As I write this, it’s still 2024. By the time you read it, it will be 2025. Happy New Year! Do you feel any different? OK, assuming that you got a good night’s sleep and don’t have a hangover, do you feel any different? We make big deals about new years. Some of us think in terms of new months, or new pay periods, or new days.  Why don’t we get excited about new hours, minutes, or seconds? One reason is that the celebration would take more time than the new time-period. Another is that they happen too often. But a third is that while we fool ourselves about new years, we recognize that the break between this time-period and that isn’t magical. The time periods are convenient constructs, but they’re arbitrary and artificial. Another is that while we may fool ourselves about bigger time periods, we know that there are not many humungous changes in our experiences.

This lack of humungous change was the problem the Jews faced with Jesus. They expected someone to show up and kick the Romans and their collaborators out. In a word, they wanted something miraculous or at least magical. And I think we are sometimes as disappointed as the Jews. We read that God was doing a new thing. We tell ourselves that this referred to Jesus’ first advent. And it did, but it’s not what the Jews wanted.
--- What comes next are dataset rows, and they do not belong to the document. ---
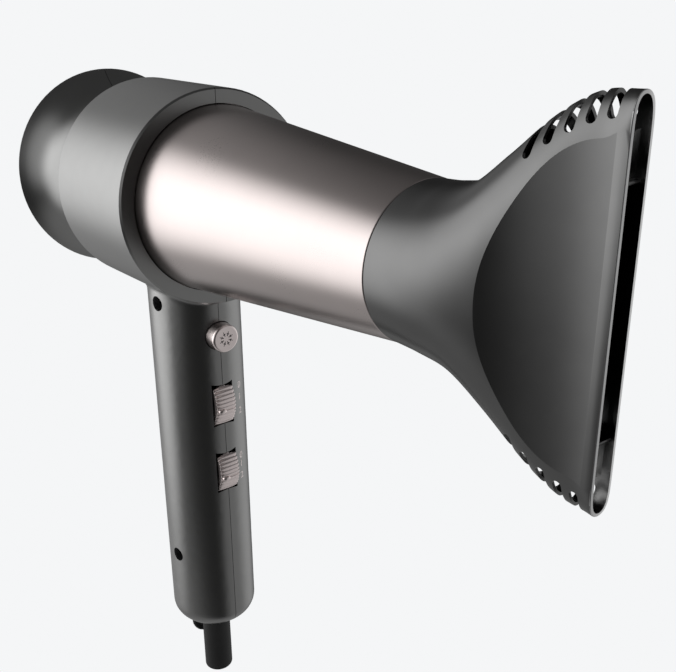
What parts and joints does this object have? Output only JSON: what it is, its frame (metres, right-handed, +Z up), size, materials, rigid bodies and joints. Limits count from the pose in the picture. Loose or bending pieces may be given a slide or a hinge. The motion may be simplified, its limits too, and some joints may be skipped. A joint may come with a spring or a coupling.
{
  "type": "hair dryer",
  "caption": "Hand-held hair dryer with a flared rear intake, tapered metallic barrel, round-edged handle with button and thumbwheels, and a tall vented slot nozzle.",
  "frame": {"origin": "middle of the grip, on the handle's centre line, 130 mm below the barrel's axis", "axes": "+Z up along the handle, +X the way the air blows, -Y the dryer's left side"},
  "size_m": [0.2864, 0.0906, 0.3011],
  "materials": {
    "graphite_shell": "satin graphite lacquer over moulded plastic",
    "champagne_metal": "satin champagne-rose metallic lacquer",
    "champagne_plastic": "satin champagne-rose metallised plastic",
    "nozzle_plastic": "dark grey heat-resistant plastic, fine moulded grain",
    "black_plastic": "black heat-resistant plastic",
    "black_rubber": "black flexible plastic",
    "inner_plastic": "dark glass-filled plastic",
    "fan_plastic": "off-white moulded plastic",
    "mica": "pressed mica board",
    "nichrome": "bare resistance wire",
    "steel": "bright steel",
    "bronze": "sintered bronze and copper",
    "magnet": "ferrite",
    "laminations": "stacked iron laminations",
    "carbon": "carbon graphite",
    "circuit_board": "solder-masked circuit board",
    "lead_sleeve": "glass-fibre lead sleeving"
  },
  "bodies": {
    "dryer_body": {"housing_left": "graphite_shell", "housing_right": "graphite_shell", "handle_screws": "steel", "barrel_sleeve": "champagne_metal", "heater_liner": "mica", "heater_boards": "mica", "heater_coils": "nichrome", "thermal_cutout": "steel", "thermal_fuse": "mica", "outlet_grille": "black_plastic", "fan_duct": "inner_plastic", "duct_damping_rings": "black_rubber", "motor_can": "steel", "motor_end_cap": "inner_plastic", "motor_bushings": "bronze", "motor_magnets": "magnet", "carbon_brushes": "carbon", "button_spring": "steel", "switch_bracket": "inner_plastic", "thumbwheel_axles": "steel", "speed_switch": "black_plastic", "heat_switch": "black_plastic", "cool_shot_switch": "black_plastic", "control_board": "circuit_board", "interference_capacitor": "fan_plastic", "rectifier_diodes": "black_plastic", "terminal_block": "fan_plastic", "ion_module": "black_plastic", "ion_emitter": "steel", "motor_leads": "lead_sleeve", "heater_leads": "lead_sleeve", "strain_relief": "black_rubber", "cord_clamp": "inner_plastic", "clamp_screws": "steel", "hanging_loop": "black_rubber"},
    "rotor": {"motor_shaft": "steel", "armature": "laminations", "commutator": "bronze", "fan_impeller": "fan_plastic"},
    "cool_shot": {"cool_shot_button": "champagne_plastic"},
    "speed_wheel": {"speed_thumbwheel": "champagne_plastic"},
    "heat_wheel": {"heat_thumbwheel": "champagne_plastic"},
    "rear_cover": {"rear_grille": "graphite_shell", "filter_mesh": "steel"},
    "nozzle_clip": {"nozzle_clip_ring": "black_plastic"},
    "nozzle": {"nozzle_shell": "nozzle_plastic"}
  },
  "joints": [
    {"name": "fan_spin", "type": "hinge", "parent": "dryer_body", "child": "rotor", "pos_m": [0, 0, 0.13], "axis": [1, 0, 0], "continuous": true},
    {"name": "cool_shot_press", "type": "slide", "parent": "dryer_body", "child": "cool_shot", "axis": [-1, 0, 0], "range_m": [0, 0.0025], "stiffness_N_per_m": 500, "springref_m": -0.002, "deforming": ["button_spring"]},
    {"name": "speed_select", "type": "hinge", "parent": "dryer_body", "child": "speed_wheel", "pos_m": [0.00905, 0, 0.038], "axis": [0, 1, 0], "range_deg": [-22.5, 22.5]},
    {"name": "heat_select", "type": "hinge", "parent": "dryer_body", "child": "heat_wheel", "pos_m": [0.00905, 0, 0.0048], "axis": [0, 1, 0], "range_deg": [-22.5, 22.5]},
    {"name": "rear_cover_pull", "type": "slide", "parent": "dryer_body", "child": "rear_cover", "axis": [-1, 0, 0], "range_m": [0, 0.02]},
    {"name": "nozzle_pull", "type": "slide", "parent": "dryer_body", "child": "nozzle_clip", "axis": [1, 0, 0], "range_m": [0, 0.03]},
    {"name": "nozzle_turn", "type": "hinge", "parent": "nozzle_clip", "child": "nozzle", "pos_m": [0.1485, 0, 0.13], "axis": [1, 0, 0], "continuous": true}
  ]
}
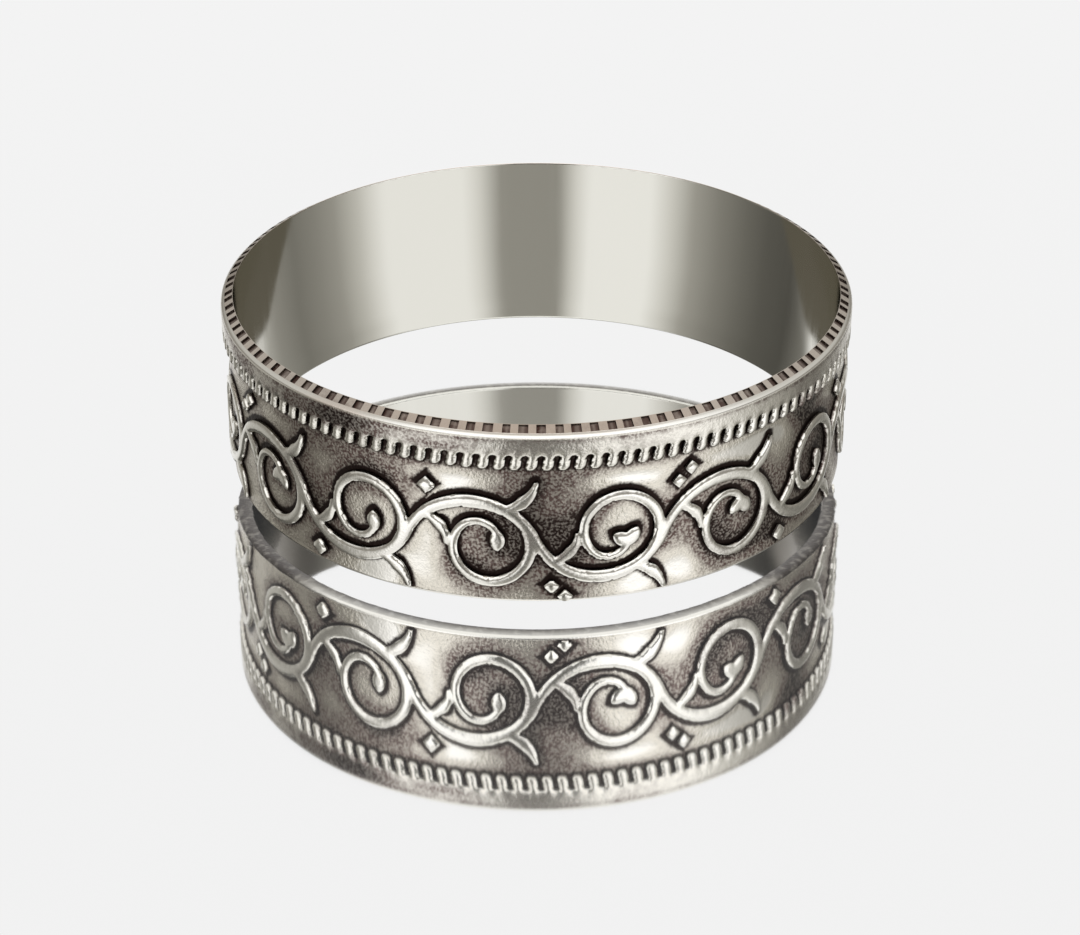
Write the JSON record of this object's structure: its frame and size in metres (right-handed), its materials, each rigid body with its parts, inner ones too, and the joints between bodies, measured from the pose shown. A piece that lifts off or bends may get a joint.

This new year is probably not what we wanted, either. If new is “springing up,” we don’t perceive it at all, or it’s bor-ring. After all, we’ll have to go through 31,536,000 seconds. There will be countless grains of sand that will irritate us within our oyster shell lives. Oh, there might be sea snails and crabs that want to devour us, but it’s the sand we’ll notice. It’s the sand we’ll worry. It’s the sand we should worry  (“2. tear at, gnaw on, or drag around with the teeth.”) Because it’s the sand that will turn into pearls as a result. It’s always a long, uncomfortable task, but those pearls are new things God is doing.